Pope from 1088 to 1099
The pope who would become known as father of the Crusades was born about 1035 to a noble family in northern France. His name was Otto, Odo or Eudes de Lagery, probably depending on which country he was in. The young man was educated at the cathedral of Rheims. There he climbed the clerical ladder until he became canon and archdeacon. He moved on to the abbey of Cluny, where he became grand prior in 1074, and was then made bishop-cardinal of Ostia.
Odo was an assistant to Gregory VII during his church reforms, and also supported the pope in his struggle against the Holy Roman Emperor and his antipope, Guibert of Ravenna.

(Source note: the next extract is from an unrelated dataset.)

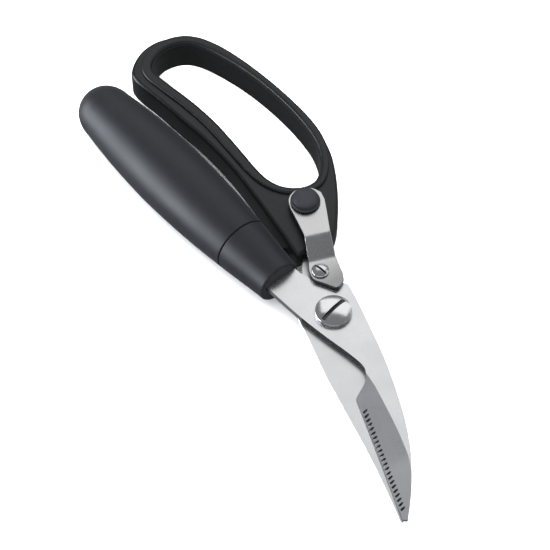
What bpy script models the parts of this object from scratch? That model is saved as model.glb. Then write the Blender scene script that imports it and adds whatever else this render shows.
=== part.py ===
"""Poultry shears with a barrel grip, a loop handle, a screw pivot and a swinging catch.

All sizes are in millimetres and are turned into metres when a mesh is made. The shapes are drawn
about the pivot axis, with z = 0 in the shear plane between the two blades. +X runs to the blade
tips, +Y to the loop handle, +Z to the side of the front blade. The whole assembly is then lifted
so that the origin is the centre of the pivot nut's flat outer face.
"""
import math

import bmesh
import bpy
from mathutils import Matrix, Vector

MM = 0.001
GAP = 0.3                          # between pieces that rest on each other

# Blades
BLADE_THICKNESS = 2.6
SHEAR_GAP = 0.15                   # from the shear plane to each blade
TIP_X = 88.3
HEEL = (35.5, -14.5)               # the near end of the front cutting edge
EDGE_END = (87.2, -30.7)
FRONT_SLOPE = 0.235                # height per width of the front blade's ground face
REAR_SLOPE = 0.27                  # and of the rear blade's
REAR_HEEL = (33.0, -5.2)
REAR_TIP = (88.2, -31.0)
REAR_EDGE = 0.4                    # thickness left at the rear cutting edge
SERRATION_COUNT = 23
SERRATION_PITCH = 1.97
SERRATION_START = 6.5              # from the heel
SERRATION_INSET = 1.6              # from the edge
SERRATION_SIZE = (0.85, 1.9, 1.2)  # along the edge, across it and up
SERRATION_HEIGHT = 1.25            # of each block's centre
SERRATION_LEAN = 27                # degrees, towards the heel
MOULDING_KEYS = ((-36.5, 12.4), (-44.0, 13.8))   # holes that the loop's plastic fills
MOULDING_KEY_RADIUS = 2.0

# Pivot
NUT_SLEEVE_RADIUS = 3.4
NUT_FLANGE_RADIUS = 7.0
NUT_FLANGE_THICKNESS = 1.4
PIVOT_SHANK_RADIUS = 2.1
PIVOT_HEAD_RADIUS = 7.15
PIVOT_HEAD_RIM = 0.7               # the straight part of its head
PIVOT_HEAD_RISE = 1.5              # and the dome above it
PIVOT_SLOT = (20.0, 1.6, 2.0)      # length, width and height of what cuts the slot
PIVOT_SLOT_DEPTH = 1.2
PIVOT_SLOT_TURN = math.radians(104)
WASHER_THICKNESS = 0.4
SPRING_WASHER_RADIUS = 6.2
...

After the short pontificate of Victor III, Odo was elected pope in 1088. He reigned in exile until he and his army managed to enter Rome in 1094, when the antipope was removed. Urban II followed up the reforms of Gregory. His great object was to make the clergy renounce worldly values and bring it back to the monastery life.
In March 1095, a delegation from Byzantine emperor Alexius I Comnenus requested help from the pope against the Turks. Pope Urban II offered more than that. At the Council of Clermont, he preached the First Crusade, the mission to reclaim Palestine from the Muslims. The crusade started in November of the same year.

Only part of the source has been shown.